- Genre: Mystery Drama
- Written by: Gabbie Asher
- Directed by: Jenny Ash (2 episodes) James Henry (2 episodes) Ashley Way (2 episodes)
- Starring: Laura Aikman Olivia Grant Maimie McCoy Ruth Negga Annabel Scholey
- Country of origin: United Kingdom
- Original language: English
- No. of series: 1
- No. of episodes: 5 or 6 depending on editing

Production
- Producers: 2AM TV BBC Scotland
- Production locations: Dumbarton, Scotland
- Running time: 60 minutes

Original release
- Network: BBC Three BBC HD
- Release: 16 June – 14 July 2009

= Personal Affairs =

Personal Affairs (also known as P.A's) is a 2009 British television comedy-drama series, broadcast on BBC Three. It starred Annabel Scholey, Laura Aikman, Maimie McCoy and Ruth Negga as four City of London Personal Assistants looking for their lost friend Grace Darling (Olivia Grant).

==Production==
The interior scenes were filmed at the BBC Scotland drama studios in Dumbarton, whilst most of the exterior scenes were filmed in London.

==Cast==

===Main===
The PAs
- Annabel Scholey – Michelle "Midge" Lerner (Personal assistant to Simon Turner)
- Laura Aikman – Lucy Baxter (Personal assistant to Iain Ebelthite)
- Maimie McCoy – Nicole Palmerston-Amory (Personal assistant to Rachel Klein)
- Ruth Negga – Doris "Sid" Siddiqi (Temporary personal assistant to Rock van Gelder)
- Olivia Grant – Grace Darling (Personal assistant to Rock van Gelder, before she went missing)
- Jamie Davis – Robbie Gascoigne (Personal assistant to Jane Lesser)

The Bosses
- Robert Gant – Rock van Gelder
- Darren Boyd – Simon Turner
- Emily Bruni – Rachel Klein
- Archie Panjabi – Jane Lesser
- Mark Benton – Iain Ebelthite

===Supporting===
Recurring:
- Kieran Bew – Avi, Midge's first ever boyfriend
- Joe Absolom – Bob Baxter, Lucy's husband
- Al Weaver – Crawford, Sid's first love (Episodes 1, 2, 5)
- Ben Lloyd-Hughes – Dominic "Fitz" Fitzwallace (Episodes 2–5)
- Anna Kerth – babysitter, (Episode 5)
Minor:
- Annette Badland – Maihri Crawford, Crawford's mother

==Episodes==

===Series One===
- Episode One – "A Decent Proposal"
 When Grace's boss Rock proposes, her life begins to unravel in a most unexpected way.
- Episode Two – "Baby Boom or Bust"
 The girls visit Grace's mysterious house, Midge's past catches up with her and a surprise visitor helps Lucy decide where her future lies.
- Episode Three – "Between Rock and a Hard Place"
 With Grace still missing, a nasty surprise makes the girls fear for her safety.
- Episode Four – "Fool on the Hill"
 Will Nicole dare to give love a chance? Midge comes face to face with the past.
- Episode Five – "Vital Statistix"
 The girls get closer to finding Grace. A guest brings chaos to the Hartmann Payne party.
- Episode Six – "Connectivity"
 The mystery around Grace is finally revealed...
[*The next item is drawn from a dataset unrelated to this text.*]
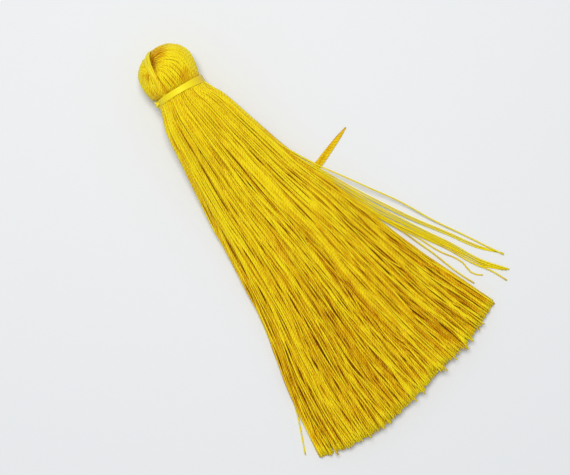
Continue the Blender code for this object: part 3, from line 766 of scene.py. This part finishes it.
def buildSideLock():
    # Threads side by side, which draw together at the tip.
    rng = np.random.default_rng(sideLock["seed"])
    rows = np.array(sideLock["points"])
    length = np.concatenate([[0], np.cumsum(np.linalg.norm(np.diff(rows[:, :2], axis=0), axis=1))])
    at = np.linspace(0, length[-1], sideLock["rings"])
    line = curveThrough(at, length, rows)
    spine = np.stack([neckMiddle[0] + line[:, 0], neckMiddle[1] + line[:, 1], line[:, 2]], -1)
    heading = unit(np.gradient(spine, axis=0))
    aside = unit(np.cross(up, heading))
    count = sideLock["threads"]
    place = np.linspace(-1, 1, count)[:, None]
    paths = spine[None] + aside[None] * (place * line[:, 3])[..., None]
    paths[..., 2] += 0.08 * (np.arange(count) % 2)[:, None] * smooth(line[:, 3], 0.1, 0.4)
    paths[..., 2] = np.maximum(paths[..., 2] + 0.02 * ripple(rng, at[None] * np.ones((count, 1)), 3, 9),
                               sideLock["radius"])
    radius = sideLock["radius"] * (0.35 + 0.65 * smooth(line[:, 3], 0.04, 0.3))[None]
    tint = rng.uniform(-sideLock["tints"], sideLock["tints"], count)
    swept = sweep(paths, up, radius, radius, 6, np.full((count, len(at)), sideLock["shade"]), tint)
    addPiece("sideLock", swept, twistedSilk, "thread_bundle")


buildSideLock()


# the floss round the neck and its knot

binding = dict(
    turns=4, halfWidth=0.75, spread=0.40, sharpness=1.5, seat=5.06, thick=0.15, flossHalf=0.235,
    stepsPerTurn=84, sides=16, knotAngle=math.radians(168), knotAlong=0.0, knotSize=(0.22, 0.27, 0.22),
    knotRadius=0.27, knotSteps=72, knotShade=0.12,
    shade=0.08, sideShade=0.36, rightShade=0.24, turnShade=0.06, between=0.4,
)


def buildBinding():
    # One floss in a helix round the neck. On the right its turns lie further apart.
    turns, steps = binding["turns"], binding["turns"] * binding["stepsPerTurn"] + 1
    turned = np.linspace(0, 2 * math.pi * turns, steps)
    angle = turned + math.radians(200)
    half = binding["halfWidth"] + binding["spread"] * np.maximum(np.cos(angle), 0) ** binding["sharpness"]
    half = half * (1 - binding["flossHalf"] / binding["halfWidth"] * 0.85)
    place = 2 * turned / turned[-1] - 1
    along = head["neck"] + half * place
    radius = binding["seat"] + binding["thick"] - 0.03 * np.cos(place * math.pi / 2) + 0 * angle
    radius = radius - 0.25 * (1 - smooth(turned, 0, 0.25))  # both ends tuck in
    radius = radius - 0.25 * smooth(turned, turned[-1] - 0.25, turned[-1])
    local = np.stack([along, radius * np.cos(angle), radius * np.sin(angle)], -1)
    paths = inHead(local)[None]
    ridges = 1 + 0.05 * np.cos(np.arange(binding["sides"]) * math.pi)
    aside = np.cos(angle)  # 1 on the right, -1 on the left
    # Painted shade on the band: darker where it turns sideways, away from the lamp overhead, most on the
    # right; between puts painted shade where the turns touch.
    shade = binding["shade"] + binding["sideShade"] * np.abs(aside) ** 1.5
    shade = shade + binding["rightShade"] * np.maximum(aside, 0) ** 2
    shade = shade + binding["turnShade"] * np.cos(turned * 0.5)
    outward = paths - (middle + axis * along[:, None])[None]
    wound = sweep(paths, outward, binding["flossHalf"], binding["thick"], binding["sides"],
                  shade[None], [0.3], ridges, between=binding["between"])
    # The knot is a small flattened trefoil: each point is the sum of a slow and a fast circle.
    t = np.linspace(0, 2 * math.pi, binding["knotSteps"] + 1)
    outward = across * math.cos(binding["knotAngle"]) + up * math.sin(binding["knotAngle"])
    sideways = np.cross(axis, outward)
    centre = neckMiddle + axis * binding["knotAlong"] + outward * (binding["seat"] + 0.30)
    a, b, c = binding["knotSize"]
    knot = (centre + axis * (a * (np.sin(t) + 1.6 * np.sin(2 * t)))[:, None]
            + sideways * (b * (np.cos(t) - 1.6 * np.cos(2 * t)))[:, None]
            + outward * (-c * np.sin(3 * t))[:, None])
    tied = sweep(knot[None], outward, binding["knotRadius"], binding["knotRadius"] * 0.8, 10,
                 np.full((1, len(t)), binding["knotShade"]), [-0.6])
    addPiece("neckBinding", [wound, tied], smoothFloss, "neck_binding")


buildBinding()


# the flat floss over the head

tie = dict(
    route=[  # degrees from the head's top and round its axis
        (113.5, 130), (107, 127), (99, 123.5), (86, 122), (66, 124), (44, 129.5), (26, 141), (15, 171),
        (24, 222), (45, 238), (70, 243), (95, 243), (113.5, 240)],
    rings=90, strands=5, halfWidth=0.175, thick=0.12, spacing=0.29, sunk=0.06, fades=0.16,
    shade=0.16, wave=0.1, sunkShade=0.35,
)


def buildTie():
    # A few strands side by side, which part a little over the head's top. Each follows a curve through
    # the route, shifted aside along the surface.
    route = np.radians(np.array(tie["route"], float))
    ball = onBall(route[:, 0], route[:, 1])
    first, last = route[0, 1], route[-1, 1]
    neck = [(4.1, 5.17), (4.6, 4.95), (5.3, 4.92)]
    start = [(along, radius * math.cos(first), radius * math.sin(first)) for along, radius in neck[::-1]]
    finish = [(along, radius * math.cos(last), radius * math.sin(last)) for along, radius in neck]
    spine = np.concatenate([start, ball, finish])
    length = np.concatenate([[0], np.cumsum(np.linalg.norm(np.diff(spine, axis=0), axis=1))])
    at = np.linspace(0, length[-1], tie["rings"])
    line = curveThrough(at, length, spine)
    out = unit(line * (1, 1, 1) - (0.4, 0, 0) * (line[:, :1] > 3))
    aside = unit(np.cross(np.gradient(line, axis=0), out))
    share = at / at[-1]
    onHead = smooth(share, 0.03, 0.08) * (1 - smooth(share, 0.92, 0.97))
    fading = 1 - smooth(share, 0.13, 0.27)  # it sinks between the threads before the neck
    wide = 0.40 + 0.75 * np.exp(-((share - 0.36) / 0.15) ** 2) + 0.15 * smooth(share, 0.5, 0.7)
    paths = []
    for i in range(tie["strands"]):
        place = i - (tie["strands"] - 1) / 2
        shift = place * tie["spacing"] * wide + 0.05 * np.sin(share * 23 + i * 2.1) * onHead
        lift = (0.06 * math.cos(place * 1.3) - 0.02 * place ** 2 - tie["sunk"]) * onHead
        lift = lift - tie["fades"] * fading
        paths.append(inHead(line + aside * shift[:, None] + out * lift[:, None]))
    paths = np.array(paths)
    paths[..., 2] = np.maximum(paths[..., 2], tie["thick"])
    outward = inHead(np.broadcast_to(out, paths.shape)) - middle
    # sunkShade is painted shade where the tie sinks between the head's threads.
    shade = tie["shade"] + tie["wave"] * np.abs(np.sin(share * 7)) + tie["sunkShade"] * fading
    swept = sweep(paths, outward, tie["halfWidth"], tie["thick"], 10,
                  shade[None] * np.ones((tie["strands"], 1)), np.linspace(-1, 1, tie["strands"]))
    addPiece("headTie", swept, smoothFloss, "head_tie")


buildTie()


# floor, light and camera

studio = dict(
    floorColour=(0.70, 0.716, 0.738, 1), worldColour=(0.93, 0.96, 1.0, 1), worldStrength=0.40,
    lampSize=0.24, lampHeight=0.60, lampPower=3.15, lampAside=(-0.12, 0.04), lampColour=(1.0, 0.985, 0.95),
    lens=110.0, distance=348.0, lookAt=(40.57, -2.713, 5.0), roll=math.radians(51.3),
)


def buildStudio():
    half = 3.0
    mesh = bpy.data.meshes.new("floor")
    corners = [(-half, -half, 0), (half, -half, 0), (half, half, 0), (-half, half, 0)]
    mesh.from_pydata(corners, [], [(0, 1, 2, 3)])
    nodes = Nodes("paleFloor")
    where = nodes.value("ShaderNodeTexCoord", None, None, "Object")
    grain = nodes.value("ShaderNodeTexNoise", None,
                        {"Vector": where, "Scale": 60.0, "Detail": 3.0}, "Fac")
    mesh.materials.append(nodes.finish(**{
        "Base Color": studio["floorColour"], "Roughness": 0.55 + (grain - 0.5) * 0.06,
        "Specular IOR Level": 0.2}))
    floor = bpy.data.objects.new("floor", mesh)
    bpy.context.scene.collection.objects.link(floor)

    world = bpy.data.worlds.new("studio")
    world.use_nodes = True
    background = world.node_tree.nodes["Background"]
    background.inputs["Color"].default_value = studio["worldColour"]
    background.inputs["Strength"].default_value = studio["worldStrength"]
    bpy.context.scene.world = world

    lamp = bpy.data.lights.new("softLamp", "AREA")
    lamp.shape, lamp.size = "DISK", studio["lampSize"]
    lamp.energy, lamp.color = studio["lampPower"], studio["lampColour"]
    lampObject = bpy.data.objects.new("softLamp", lamp)
    target = np.array(studio["lookAt"]) * mm
    place = target + np.array((*studio["lampAside"], studio["lampHeight"]))
    aim = target - place
    lampObject.location = place
    tilt, turn = math.acos(-aim[2] / np.linalg.norm(aim)), math.atan2(aim[1], aim[0])
    lampObject.rotation_euler = (tilt, 0, turn - math.pi / 2)
    bpy.context.scene.collection.objects.link(lampObject)

    camera = bpy.data.cameras.new("camera")
    camera.lens, camera.sensor_width = studio["lens"], 36.0
    camera.clip_start, camera.clip_end = 0.01, 20.0
    cameraObject = bpy.data.objects.new("camera", camera)
    cameraObject.location = (target[0], target[1], target[2] + studio["distance"] * mm)
    cameraObject.rotation_euler = (0, 0, studio["roll"])
    bpy.context.scene.collection.objects.link(cameraObject)
    bpy.context.scene.camera = cameraObject
    bpy.context.scene.view_settings.view_transform = "Standard"


buildStudio()
print("studio built")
The theme used during the title sequence is 21st Century Life by Sam Sparro.

NB. On the DVD and outside the UK, Series One comprises the six episodes listed here. However, only five episodes were broadcast in the UK. The Episode One BBC3 audiences saw was a 70-minute edited version of "A Decent Proposal" and "Baby Boom or Bust", with 50 minutes cut.

==Reception==
The series was panned by most reviewers. Alison Graham of the Radio Times called it "life-sappingly dreadful" and asked, "how did a series so crunchingly awful actually make it to a television screen?" Tom Sutcliffe of The Independent described it as "Enid Blyton with added shagging", concluding: "It's terrible, but every now and then it glints oddly in the light in a way that makes it hard to write it off entirely."